• Stored rows
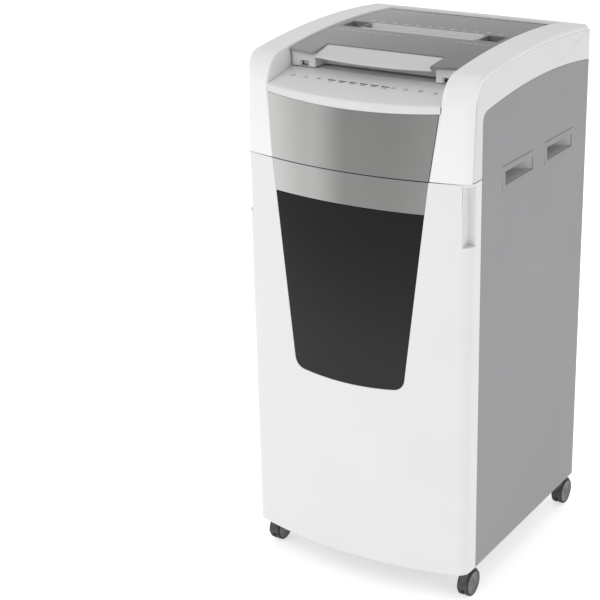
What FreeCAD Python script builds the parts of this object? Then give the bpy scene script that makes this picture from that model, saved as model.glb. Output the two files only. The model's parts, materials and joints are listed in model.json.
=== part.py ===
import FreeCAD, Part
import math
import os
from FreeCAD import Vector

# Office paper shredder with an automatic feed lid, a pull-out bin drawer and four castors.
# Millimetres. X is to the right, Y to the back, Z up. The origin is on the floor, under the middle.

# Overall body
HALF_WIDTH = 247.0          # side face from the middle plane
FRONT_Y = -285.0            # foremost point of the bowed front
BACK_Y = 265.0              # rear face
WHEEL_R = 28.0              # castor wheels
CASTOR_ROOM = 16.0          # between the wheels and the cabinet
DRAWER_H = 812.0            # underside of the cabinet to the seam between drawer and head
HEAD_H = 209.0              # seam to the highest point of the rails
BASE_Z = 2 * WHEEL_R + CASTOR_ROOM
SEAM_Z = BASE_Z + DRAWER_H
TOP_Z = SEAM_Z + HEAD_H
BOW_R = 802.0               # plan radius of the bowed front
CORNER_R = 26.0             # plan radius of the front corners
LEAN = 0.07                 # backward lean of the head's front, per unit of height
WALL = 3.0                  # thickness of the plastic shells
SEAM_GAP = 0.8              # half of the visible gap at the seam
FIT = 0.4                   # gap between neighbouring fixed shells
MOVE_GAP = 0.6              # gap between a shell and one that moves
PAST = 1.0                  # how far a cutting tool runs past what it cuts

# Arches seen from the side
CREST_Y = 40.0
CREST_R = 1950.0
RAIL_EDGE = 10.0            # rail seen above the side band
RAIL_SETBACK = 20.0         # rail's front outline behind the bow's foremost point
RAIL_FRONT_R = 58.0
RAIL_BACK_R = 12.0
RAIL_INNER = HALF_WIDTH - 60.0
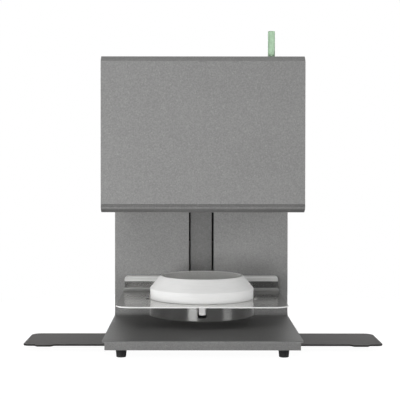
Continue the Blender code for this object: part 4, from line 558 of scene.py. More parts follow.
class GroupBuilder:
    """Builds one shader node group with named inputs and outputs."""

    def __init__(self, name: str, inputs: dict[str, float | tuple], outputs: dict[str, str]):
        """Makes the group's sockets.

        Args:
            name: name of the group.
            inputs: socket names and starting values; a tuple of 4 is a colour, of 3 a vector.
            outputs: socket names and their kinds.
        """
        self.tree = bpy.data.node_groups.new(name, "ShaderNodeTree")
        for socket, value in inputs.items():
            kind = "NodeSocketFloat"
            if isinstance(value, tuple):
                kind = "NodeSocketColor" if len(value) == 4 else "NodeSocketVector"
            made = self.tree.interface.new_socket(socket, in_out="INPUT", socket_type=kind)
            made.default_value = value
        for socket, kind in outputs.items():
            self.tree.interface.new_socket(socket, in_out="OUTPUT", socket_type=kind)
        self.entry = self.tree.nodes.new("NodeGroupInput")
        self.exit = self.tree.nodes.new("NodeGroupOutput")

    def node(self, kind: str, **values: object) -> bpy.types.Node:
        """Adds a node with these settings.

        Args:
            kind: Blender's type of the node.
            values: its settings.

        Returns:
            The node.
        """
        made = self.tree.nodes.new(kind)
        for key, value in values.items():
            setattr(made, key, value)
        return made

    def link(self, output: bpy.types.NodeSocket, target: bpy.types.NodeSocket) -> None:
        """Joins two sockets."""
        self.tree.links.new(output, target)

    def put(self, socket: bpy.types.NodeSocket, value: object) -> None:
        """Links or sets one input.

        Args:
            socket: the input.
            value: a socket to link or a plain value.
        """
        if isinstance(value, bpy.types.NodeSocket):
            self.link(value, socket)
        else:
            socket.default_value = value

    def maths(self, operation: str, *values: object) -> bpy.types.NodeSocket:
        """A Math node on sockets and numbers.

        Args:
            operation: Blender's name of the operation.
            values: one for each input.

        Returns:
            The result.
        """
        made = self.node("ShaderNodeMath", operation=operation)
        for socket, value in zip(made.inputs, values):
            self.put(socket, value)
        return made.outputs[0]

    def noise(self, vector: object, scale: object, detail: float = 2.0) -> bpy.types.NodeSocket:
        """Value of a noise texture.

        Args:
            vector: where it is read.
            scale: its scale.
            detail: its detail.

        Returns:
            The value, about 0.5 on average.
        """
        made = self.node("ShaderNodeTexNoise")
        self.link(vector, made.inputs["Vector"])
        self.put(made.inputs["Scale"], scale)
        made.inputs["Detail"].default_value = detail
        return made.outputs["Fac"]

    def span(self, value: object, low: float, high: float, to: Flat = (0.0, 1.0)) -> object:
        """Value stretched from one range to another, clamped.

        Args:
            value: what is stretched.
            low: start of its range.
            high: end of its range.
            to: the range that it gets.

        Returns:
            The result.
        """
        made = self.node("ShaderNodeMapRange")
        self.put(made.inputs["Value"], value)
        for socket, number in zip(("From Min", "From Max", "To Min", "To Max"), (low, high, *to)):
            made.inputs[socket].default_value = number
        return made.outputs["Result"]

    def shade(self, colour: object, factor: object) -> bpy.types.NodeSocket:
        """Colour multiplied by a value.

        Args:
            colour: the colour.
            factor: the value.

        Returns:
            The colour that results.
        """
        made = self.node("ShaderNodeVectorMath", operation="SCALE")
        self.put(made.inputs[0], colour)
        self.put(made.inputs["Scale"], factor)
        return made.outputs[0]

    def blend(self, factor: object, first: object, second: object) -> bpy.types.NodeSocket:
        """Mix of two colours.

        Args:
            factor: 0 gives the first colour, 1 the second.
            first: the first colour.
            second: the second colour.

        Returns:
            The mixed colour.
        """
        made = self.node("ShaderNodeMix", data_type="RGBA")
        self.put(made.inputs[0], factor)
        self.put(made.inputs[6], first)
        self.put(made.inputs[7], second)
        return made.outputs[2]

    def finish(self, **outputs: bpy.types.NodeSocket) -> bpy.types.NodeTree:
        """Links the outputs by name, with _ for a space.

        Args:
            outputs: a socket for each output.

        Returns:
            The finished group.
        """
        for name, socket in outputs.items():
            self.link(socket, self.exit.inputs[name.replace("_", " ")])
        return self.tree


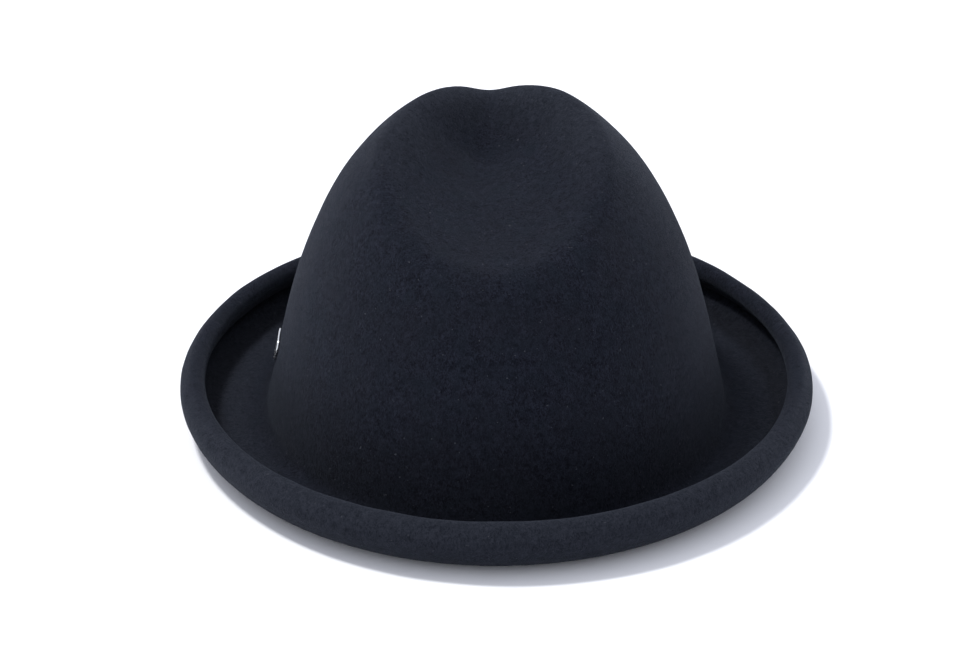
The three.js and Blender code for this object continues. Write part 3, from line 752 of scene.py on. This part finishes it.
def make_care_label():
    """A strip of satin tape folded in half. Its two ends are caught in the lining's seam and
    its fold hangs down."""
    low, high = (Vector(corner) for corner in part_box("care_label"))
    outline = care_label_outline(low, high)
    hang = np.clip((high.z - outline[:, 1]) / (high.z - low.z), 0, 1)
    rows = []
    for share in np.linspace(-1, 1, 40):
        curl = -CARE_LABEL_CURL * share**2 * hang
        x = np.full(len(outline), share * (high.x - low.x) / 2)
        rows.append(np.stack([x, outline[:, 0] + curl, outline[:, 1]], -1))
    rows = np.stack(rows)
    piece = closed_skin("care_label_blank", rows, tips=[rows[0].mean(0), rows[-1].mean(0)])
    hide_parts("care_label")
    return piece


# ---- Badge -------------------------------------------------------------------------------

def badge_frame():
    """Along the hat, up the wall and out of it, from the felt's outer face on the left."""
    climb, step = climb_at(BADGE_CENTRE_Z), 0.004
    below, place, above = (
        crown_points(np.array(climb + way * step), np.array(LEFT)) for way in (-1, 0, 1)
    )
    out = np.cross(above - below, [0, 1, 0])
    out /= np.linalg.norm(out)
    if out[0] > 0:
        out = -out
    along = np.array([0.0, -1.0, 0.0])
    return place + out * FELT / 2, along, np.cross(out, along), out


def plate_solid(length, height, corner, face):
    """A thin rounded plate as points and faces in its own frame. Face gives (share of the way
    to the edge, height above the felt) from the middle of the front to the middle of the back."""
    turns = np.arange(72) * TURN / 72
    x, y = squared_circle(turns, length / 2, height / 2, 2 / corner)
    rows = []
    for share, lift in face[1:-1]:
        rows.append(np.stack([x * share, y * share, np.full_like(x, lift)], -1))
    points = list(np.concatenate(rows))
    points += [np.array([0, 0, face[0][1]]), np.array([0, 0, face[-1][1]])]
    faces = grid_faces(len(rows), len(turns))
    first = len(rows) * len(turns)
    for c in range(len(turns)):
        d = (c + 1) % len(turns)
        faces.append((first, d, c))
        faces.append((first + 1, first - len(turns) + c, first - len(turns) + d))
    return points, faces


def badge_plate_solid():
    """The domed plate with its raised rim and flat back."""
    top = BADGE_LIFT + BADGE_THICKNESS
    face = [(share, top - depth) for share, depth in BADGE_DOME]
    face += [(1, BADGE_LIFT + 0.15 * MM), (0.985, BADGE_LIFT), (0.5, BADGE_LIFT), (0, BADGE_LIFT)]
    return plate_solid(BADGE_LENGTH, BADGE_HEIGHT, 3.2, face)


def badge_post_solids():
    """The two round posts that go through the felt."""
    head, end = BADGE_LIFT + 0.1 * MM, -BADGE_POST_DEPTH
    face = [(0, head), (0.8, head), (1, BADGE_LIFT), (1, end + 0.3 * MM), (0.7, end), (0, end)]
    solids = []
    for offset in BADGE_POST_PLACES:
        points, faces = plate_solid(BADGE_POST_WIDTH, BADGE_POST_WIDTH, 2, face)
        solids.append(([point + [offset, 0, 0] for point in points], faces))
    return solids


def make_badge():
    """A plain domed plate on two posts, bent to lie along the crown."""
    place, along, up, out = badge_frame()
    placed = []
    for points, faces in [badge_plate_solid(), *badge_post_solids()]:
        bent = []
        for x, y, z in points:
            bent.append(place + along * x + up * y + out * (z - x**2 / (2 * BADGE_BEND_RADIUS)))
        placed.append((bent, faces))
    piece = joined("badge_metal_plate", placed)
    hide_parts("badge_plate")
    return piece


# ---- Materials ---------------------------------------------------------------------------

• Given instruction
Filter the records for lines holding the string "that". Copy each one.

• Reply
What FreeCAD Python script builds the parts of this object? Then give the bpy scene script that makes this picture from that model, saved as model.glb. Output the two files only. The model's parts, materials and joints are listed in model.json.
MOVE_GAP = 0.6              # gap between a shell and one that moves
            to: the range that it gets.
            The colour that results.
    """The two round posts that go through the felt."""